How the Modern Stock Market is Affected by War

A look at investor attitudes to war and uncertainty in the modern era.

Coming up on the 75th anniversary of the end of World War II, the world is now focused on the possibility of an armed conflict between the U.S., its allies and Iran. So far the U.S. has spent an estimated $6.4 trillion on wars post 9/11, and going by the president’s latest tweets, it appears willing to keep spending if things escalate. But there is little clarity of how far Iran, its economy already struggling and its leadership deeply unpopular, is willing to go to avenge the death of its top general.

Security experts are weighing in, and only time will tell, but investing experts are sending out reminders that past wars didn’t push U.S. equities lower long-term.

LPL Financial said in a note that stocks have largely shrugged off past geopolitical conflicts. “As serious as this escalation is, previous experiences have indicated it may be unlikely to have a material impact on U.S. economic fundamentals or corporate profits,” said LPL Financial Chief Investment Strategist John Lynch. “We would not be sellers of stocks into weakness related to this event, given stocks have weathered heightened geopolitical tensions in the past.”

Source: LPL Financial
Source: LPL Financial.

“From the start of WWII in 1939 until it ended in late 1945, the Dow was up a total of 50%, more than 7% per year. So, during two of the worst wars in modern history, the U.S. stock market was up a combined 115%,” wrote Ben Carlson, Director of Institutional Asset Management at Ritholtz Wealth Management, in an article about counterintuitive market outcomes. “The relationship between geopolitical crises and market outcomes isn’t as simple as it seems.”

History tells us periods of uncertainty like we’re seeing now are usually when stocks suffer the most. In 2011, researchers at the Swiss Finance Institute looked at U.S. military conflicts after World War II and found that in cases when there is a pre-war phase, an increase in the war likelihood tends to decrease stock prices, but the ultimate outbreak of a war increases them. However, in cases when a war starts as a surprise, the outbreak of a war decreases stock prices. They called this phenomena “the war puzzle” and said there is no clear explanation why stocks increase significantly once war breaks out after a prelude.

Similarly, Mark Armbruster, the president of Armbruster Capital Management, studied the period from 1926 through July 2013 and found that stock market volatility was actually lower during periods of war. “Intuitively, one would expect the uncertainty of the geopolitical environment to spill over into the stock market. However, that has not been the case, except during the Gulf War when volatility was roughly in line with the historical average,” he said.

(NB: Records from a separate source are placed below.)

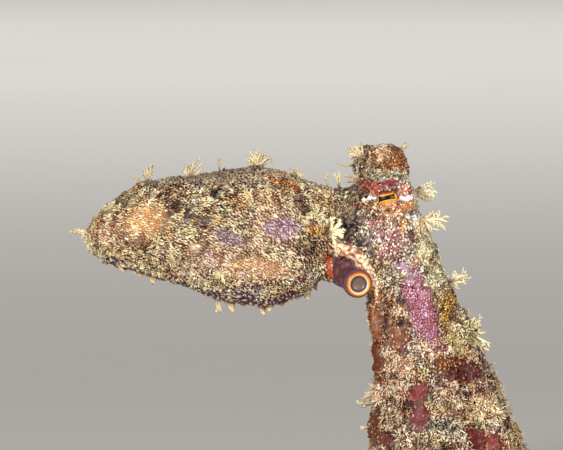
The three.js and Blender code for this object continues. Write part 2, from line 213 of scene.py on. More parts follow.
def trianglesOf(mesh):
    mesh.calc_loop_triangles()
    flat = np.empty(len(mesh.loop_triangles) * 3, dtype=np.int32)
    mesh.loop_triangles.foreach_get("vertices", flat)
    return flat.reshape(-1, 3)


def crossOf(points, triangles):
    first, second, third = (points[triangles[:, corner]] for corner in range(3))
    return np.cross(second - first, third - first)


def normalsOf(points, triangles):
    face = crossOf(points, triangles)
    total = np.zeros_like(points)
    for corner in range(3):
        for axis in range(3):
            total[:, axis] += np.bincount(triangles[:, corner], weights=face[:, axis], minlength=len(points))
    return unit(total)


def paint(mesh, name, colours):
    layer = mesh.color_attributes.new(name, "FLOAT_COLOR", "POINT")
    solid = np.column_stack([colours, np.ones(len(colours))])
    layer.data.foreach_set("color", solid.astype(np.float32).ravel())


# A full turn about the upright axis, closed on itself.
def spinRound(made, geom, steps):
    bmesh.ops.spin(made, geom=geom, cent=(0, 0, 0), axis=(0, 0, 1), angle=2 * math.pi, steps=steps,
                   use_merge=True)


# A bmesh that holds one outline, each place of it a radius and a height.
def outlineOf(places):
    made = bmesh.new()
    line = [made.verts.new((radius, 0, height)) for radius, height in places]
    for start, end in zip(line[:-1], line[1:]):
        made.edges.new((start, end))
    return made


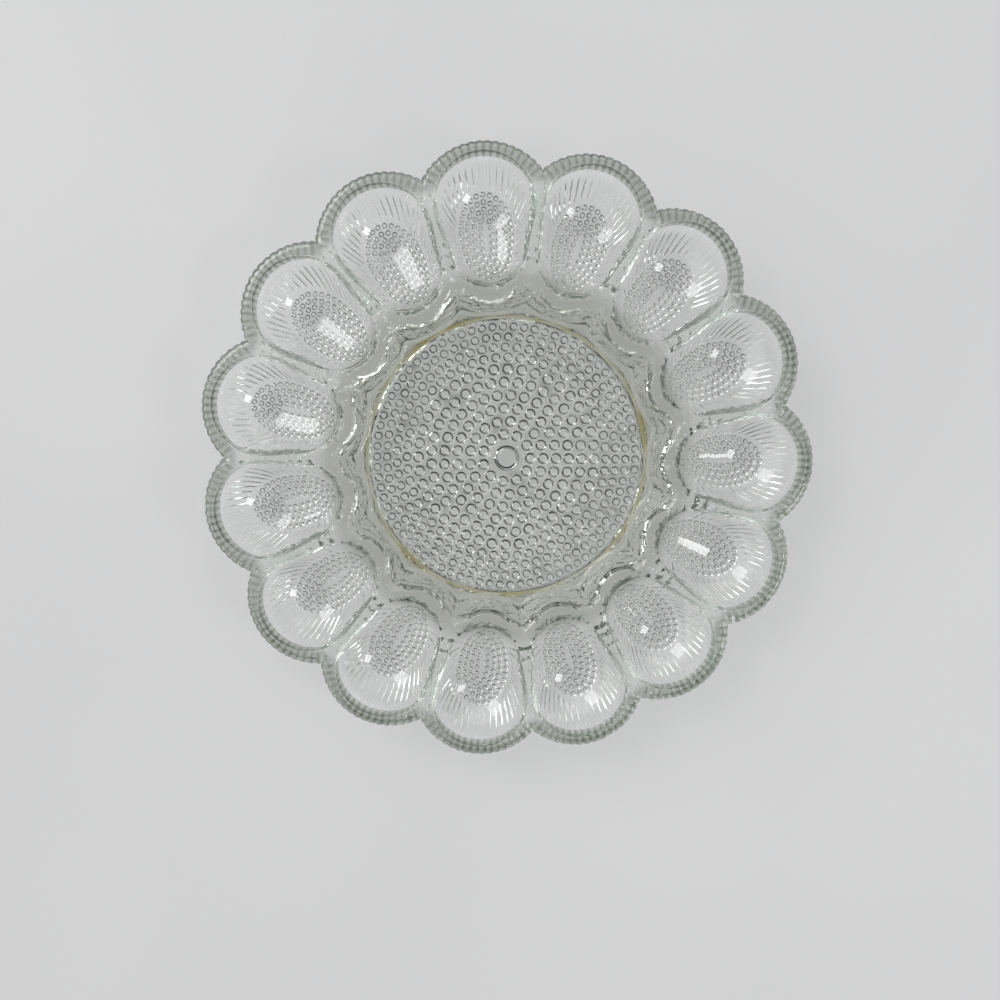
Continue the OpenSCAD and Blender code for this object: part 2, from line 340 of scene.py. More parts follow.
def polar(r, phi, z):
    r, phi, z = np.broadcast_arrays(r, phi, z)
    return np.stack([r * np.cos(phi), r * np.sin(phi), z], axis=-1)


def oval(a, b, t):
    """Plan points of an oval round the middle of the patch, a little wider at its outer end."""
    return np.stack([PATCH_C + a * np.cos(t), b * np.sin(t) * (1 + PATCH_EGG_SHARE * np.cos(t))], axis=-1)


def walk(points):
    """Distance walked along a line of points, at each of them."""
    return np.concatenate([[0], np.cumsum(np.hypot(*np.diff(points, axis=0).T))])


class Shell:
    """Gathers the faces of a closed skin."""

    def __init__(self):
        self.points, self.quads, self.tris, self.count = [], [], [], 0

    def add(self, points, quads=None, tris=None):
        points = np.asarray(points, float).reshape(-1, 3)
        if quads is not None:
            self.quads.append(np.asarray(quads).reshape(-1, 4) + self.count)
        if tris is not None:
            self.tris.append(np.asarray(tris).reshape(-1, 3) + self.count)
        self.points.append(points)
        self.count += len(points)

    def grid(self, rows, closed=False):
        """A sheet of quads through rows of points. A closed sheet joins each row's last point to its first."""
        rows = np.asarray(rows, float)
        n, m = rows.shape[:2]
        i, j = np.meshgrid(np.arange(n - 1), np.arange(m if closed else m - 1), indexing="ij")
        k = (j + 1) % m
        self.add(rows, quads=np.stack([i * m + j, i * m + k, (i + 1) * m + k, (i + 1) * m + j], axis=-1))

    def disc(self, rows, tip):
        """A closed sheet whose last row is drawn together in one point."""
        self.grid(rows, closed=True)
        last = np.asarray(rows[-1], float)
        m = len(last)
        j = np.arange(m)
        self.add(np.vstack([last, tip]), tris=np.stack([j, (j + 1) % m, np.full(m, m)], axis=-1))

    def turned(self, angle):
        """The points turned about the Z axis."""
        c, s = math.cos(angle), math.sin(angle)
        p = np.vstack(self.points)
        return np.stack([c * p[:, 0] - s * p[:, 1], s * p[:, 0] + c * p[:, 1], p[:, 2]], axis=-1)


def inside(points, loop):
    """True for the plan points that lie inside a closed outline."""
    a, b = loop, np.roll(loop, -1, axis=0)
    out = np.zeros(len(points), bool)
    for (ax, ay), (bx, by) in zip(a, b, strict=True):
        if ay == by:
            continue
        crosses = (ay > points[:, 1]) != (by > points[:, 1])
        out ^= crosses & (points[:, 0] < (bx - ax) * (points[:, 1] - ay) / (by - ay) + ax)
    return out


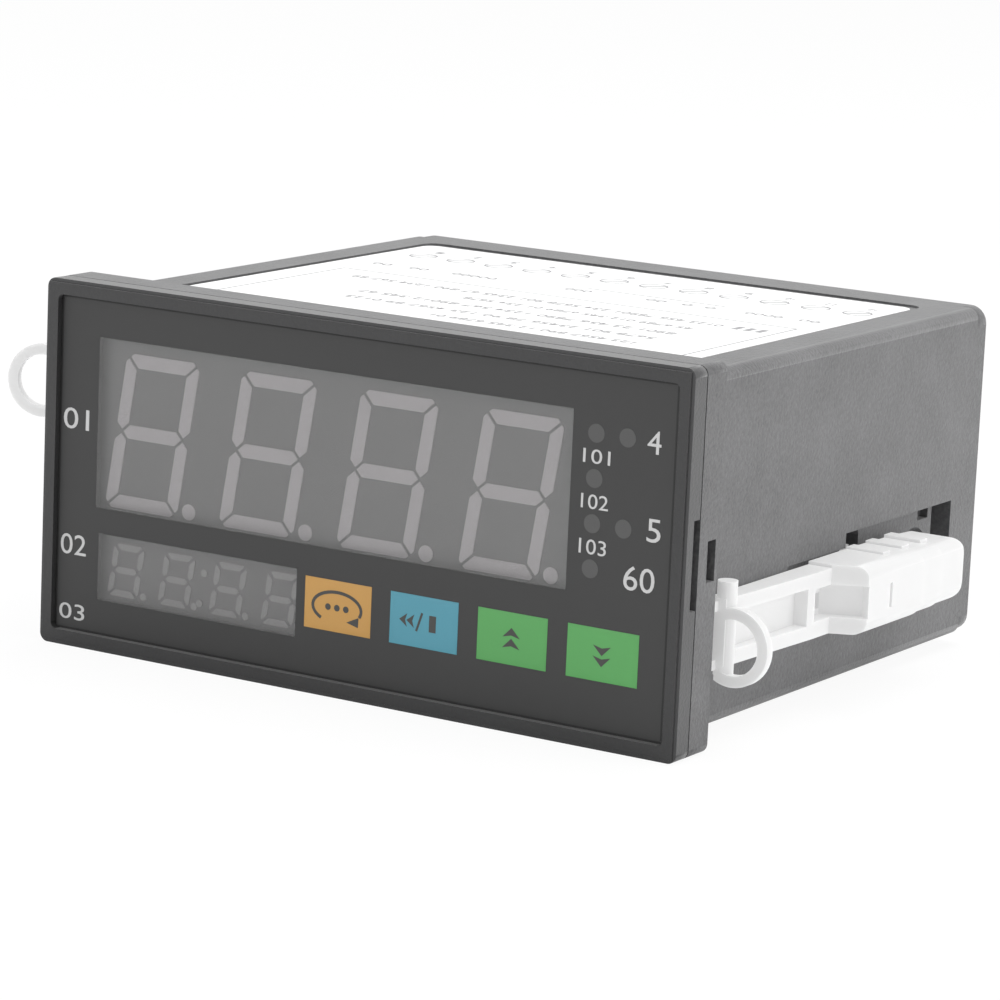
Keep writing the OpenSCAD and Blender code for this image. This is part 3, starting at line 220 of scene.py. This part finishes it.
def light_room():
    """A room that is white to the camera and dimmer to the object, and three soft boxes."""
    world = bpy.data.worlds.new("room")
    bpy.context.scene.world = world
    world.use_nodes = True
    tree = world.node_tree
    tree.nodes.clear()
    path = tree.nodes.new("ShaderNodeLightPath")
    lit = tree.nodes.new("ShaderNodeBackground")
    lit.inputs["Color"].default_value = (1, 1, 1, 1)
    lit.inputs["Strength"].default_value = ROOM_LIGHT
    shown = tree.nodes.new("ShaderNodeBackground")
    shown.inputs["Color"].default_value = (1, 1, 1, 1)
    shown.inputs["Strength"].default_value = WHITE_LEVEL
    mixed = tree.nodes.new("ShaderNodeMixShader")
    out = tree.nodes.new("ShaderNodeOutputWorld")
    tree.links.new(path.outputs["Is Camera Ray"], mixed.inputs[0])
    tree.links.new(lit.outputs[0], mixed.inputs[1])
    tree.links.new(shown.outputs[0], mixed.inputs[2])
    tree.links.new(mixed.outputs[0], out.inputs[0])
    soft_box("top_box", place=(0.1, 0.25, 0.9), aim=(0, 0.03, 0), width=0.9, height=0.7, power=9)
    soft_box("side_box", place=(1.0, 0.3, 0.35), aim=(0, 0.03, 0), width=0.7, height=0.6, power=4.5)
    soft_box("front_box", place=(-0.5, -1.1, 0.5), aim=(0, 0, 0), width=0.6, height=0.5, power=5)


# Materials

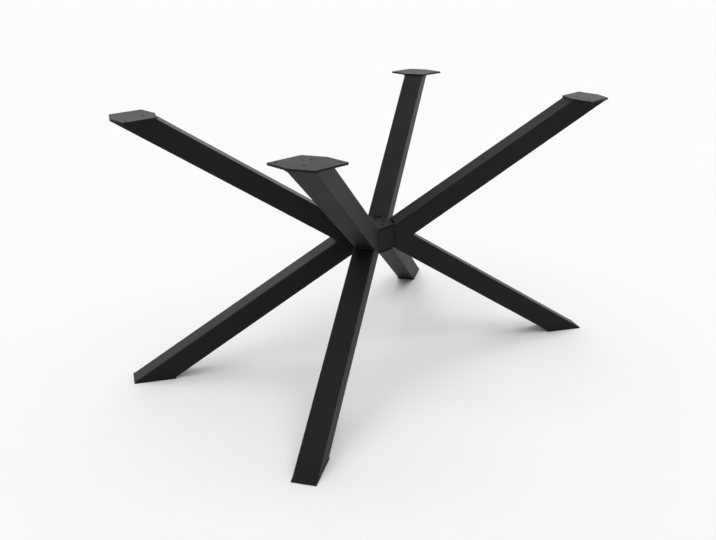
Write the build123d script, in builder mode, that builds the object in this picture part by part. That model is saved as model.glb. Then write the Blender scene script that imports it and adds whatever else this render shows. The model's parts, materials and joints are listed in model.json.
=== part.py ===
from build123d import *
from math import atan2, cos, degrees, radians, sin, sqrt
import os

os.makedirs("parts", exist_ok=True)

# Four star table base in black square steel tube, in millimetres.
# Four V-shaped units stand around a hexagonal hub. Each V lies in its own upright plane: an upper
# arm climbs outwards to a plate under the table top, and a lower leg falls outwards to the floor.
# The origin is on the floor under the middle of the hub, +Z is up and +X is the long way.

# Overall size
height = 740.0            # floor to the upper faces of the top plates
reach = 640.0             # hub axis to the middle of each cut tube end, level
plan_angle = 30.0         # between each V and the X axis, seen from above

# Square tube of the arms and legs
tube_size = 60.0
tube_wall = 3.0
tube_corner = 3.5         # outer radius of the tube's long edges

# Plates under the table top
top_plate_thickness = 5.0
top_plate_length = 124.0  # along X
top_plate_width = 112.0   # along Y
top_plate_margin = 0.5    # plate beyond the cut tube, along the arm
top_plate_corner = 1.5
screw_hole_diameter = 7.0
screw_hole_inset = 13.5   # outer holes, from the plate's straight edges
vent_hole_diameter = 6.0
vent_hole_spacing = 52.0  # holes over the tube's mouth, along the arm

# Plates under the feet
foot_plate_thickness = 3.0
foot_plate_margin = 1.0   # plate beyond the cut tube, all round
foot_plate_corner = 2.0

# Hexagonal hub
hub_flat_allowance = 1.1  # each flat is this much narrower than the tube
hub_wall = 6.0
hub_height = 62.0
hub_corner = 1.5          # outer radius of the upright corners

# Plate on the inner mouth of each V, bolted to one flat of the hub
end_plate_thickness = 5.0
end_plate_inset = 1.5     # plate inside the tube's outline, a ledge for the weld
end_plate_corner = 2.0

# Drain notch in the wall of each tube, at the V's inner mouth
notch_width = 23.0
notch_length = 4.5        # level, from the mouth
notch_corner = 2.0

# Bolts through the hub wall, two for each V
bolt_diameter = 8.0
bolt_length = 20.0
bolt_spacing = 24.0
bolt_hole_diameter = 9.0
bolt_head_across_flats = 13.0
bolt_head_height = 5.3
washer_diameter = 16.0
washer_thickness = 1.6
washer_hole_diameter = 8.4
nut_across_flats = 13.0
nut_height = 6.5
thread_clearance = 0.05   # radial, between each thread and its hole

# Lids that close the hub above and below
lid_thickness = 2.5
lid_groove_height = 4.0   # shadow groove between lid and hub wall
lid_groove_depth = 3.0
lid_spigot_depth = 4.0
lid_spigot_clearance = 0.2
lid_edge_chamfer = 0.6

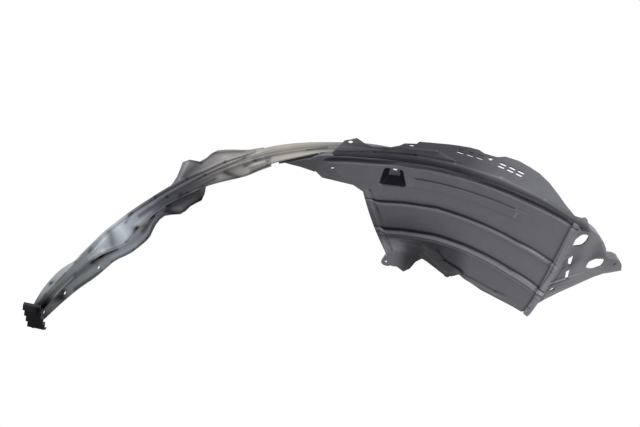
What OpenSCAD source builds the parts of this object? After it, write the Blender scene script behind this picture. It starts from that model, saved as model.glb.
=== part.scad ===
// Front wheel arch liner of a compact car, left as fitted: a wide front panel
// and a narrow rear strip, two mouldings that overlap at the crown of the arch.
// Millimetres. X points to the front of the car, Y inboard and Z up, as fitted.
// The arch is drawn in polar form about the wheel axis: an angle of 0 is
// straight up, a positive angle is to the front, and the radius is the height
// above the wheel axis. The origin is the crown clip hole of the front panel.

/* [Arch] */
// Radius from the wheel axis to the lowest part of the roof
roof_r = 373; // [340:1:410]
// Thickness of the moulded sheet
wall = 2.5; // [2:0.1:3.5]
// Gap between the two mouldings where they overlap
seam_gap = 0.3; // [0.2:0.1:0.6]

/* [Front panel] */
// Depth of the roof from the outboard flange to its inboard edge
panel_w = 246; // [210:1:280]
// Depth of the groove along the foot of the flange
groove_h = 6; // [3:0.5:8]
// Height of the two long stiffening beads
bead_h = 4; // [2:0.5:6]
// Height of the short shallow bead
short_bead_h = 2; // [1:0.5:4]
// Distance from the flange to the short bead
short_bead_y = 33; // [30:0.5:36]
// Distance from the flange to the middle bead
middle_bead_y = 89.5; // [84:0.5:94]
// Distance from the flange to the inboard bead
inner_bead_y = 153.5; // [148:0.5:158]
// Depth of the dished corner beside the ring tab
dish_h = 9; // [4:1:14]
// Height of the raised corner in front of the bracket
lip_h = 3; // [1:0.5:5]

/* [Clip pocket] */
// Angle of the pocket round the arch
pocket_a = 27.4; // [26.4:0.1:28.4]
// Distance of the pocket from the flange
pocket_y = 39; // [36:1:42]
// Length of the pocket's mouth along the arch
pocket_len = 44; // [38:1:48]
// Width of the pocket's mouth
pocket_w = 41; // [36:1:44]
// Depth of the pocket
pocket_h = 16; // [10:1:22]

/* [Front bracket] */
// Rise of the bracket plate for each millimetre forward
bracket_rise = 0.1; // [0.05:0.01:0.15]
// Rise of the bracket plate for each millimetre inboard
bracket_tilt = 0.117; // [0.09:0.001:0.14]
// Thickness of the bracket plate
bracket_t = 3; // [2.5:0.1:4]
// Height of the rim round the bracket plate
rim_h = 14; // [8:1:20]

/* [Holes] */
// Radius of the clip holes in the mouldings
clip_r = 3.5; // [2.5:0.1:4]
// Radius of the flat seat round a clip hole
seat_r = 8; // [7:0.5:10]
// Radius of the ring tab's hole
ring_r = 4; // [3:0.1:4.5]
// Radius of the bracket's screw holes
screw_r = 3; // [2.5:0.1:3.5]
// Height of the large vent slots
vent_h = 4.5; // [3:0.5:5.5]

/* [Rear strip] */
// Depth of the rear strip from its band to its inboard edge
strip_w = 50; // [44:1:58]
// Extra height of the hump behind the band
hump_extra = 0; // [-4:1:8]
// Height of the turned edge on the clip flange
turn_h = 2.5; // [2:0.5:6]
// Number of pleats in the rear foot
pleats = 4; // [3:1:6]

/* [Hidden] */
$fn = 40;

front_colour = [0.22, 0.22, 0.25];
rear_colour = [0.46, 0.47, 0.47];

// Crown clip hole: angle round the arch and height above the roof
crown_a = 17.6;
crown_rise = 27;

// Rise of the roof above roof_r, by angle
ROOF = [[-5, 6], [0, 5], [15, 2], [22, 0], [30, 1], [38, 5.5], [45, 9],
        [55, 18], [60, 23.5], [68, 32], [76, 40]];
// Fall of the roof for each millimetre inboard, by angle
FALL = [[45, 0], [55, 0.05], [61, 0.085], [67, 0.125], [76, 0.15]];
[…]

Source: Mark Armbruster/CFA Institute
Source: Mark Armbruster/CFA Institute.

In terms of the Iran conflict, however, investors have had a muted reaction to the headlines.”If 2019 taught us anything, it’s that you have to try as best as possible to keep to your process and not get caught up in the headlines,” said Strategas technical analyst Todd Sohn to The Washington Post. “In a sad way, I wonder if we’ve become used to it. I wonder if the market has learned to discount these events.”

“Part of the reason for the calm may lie in the changing structure of global oil markets and how the U.S. economy has become less vulnerable to energy price swings,” said JPMorgan Funds chief global strategist David Kelly in a note. “Part of the reason may be purely psychological. Today’s investors have seen the stock market recover from both 9/11 and the Great Financial Crisis, arguably the greatest geopolitical and economic shocks of our time. This makes it easier for investors to shrug off other events.”

“Over the last few years, markets have been conditioned not to overreact to political and geopolitical shocks for two reasons: first, the belief that there would be no significant subsequent intensification of the initial shock; and second, that central banks stood ready and able to repress financial volatility,” said Mohamed Aly El-Erian, the chief economic adviser at Allianz, in a Bloomberg column.

But he warned that investors buying the dip should use a selective overall strategy. “This includes emphasizing up-in-quality trades that are anchored by robust balance sheets and high cash-flow generation, resisting the strong temptation for large-scale shifts away from U.S. assets in favor of international investments, and reducing exposure to inherently less-liquid market segments that have experienced beneficial spillovers from extraordinary central bank stimulus and the general reach for yield and returns,” he said.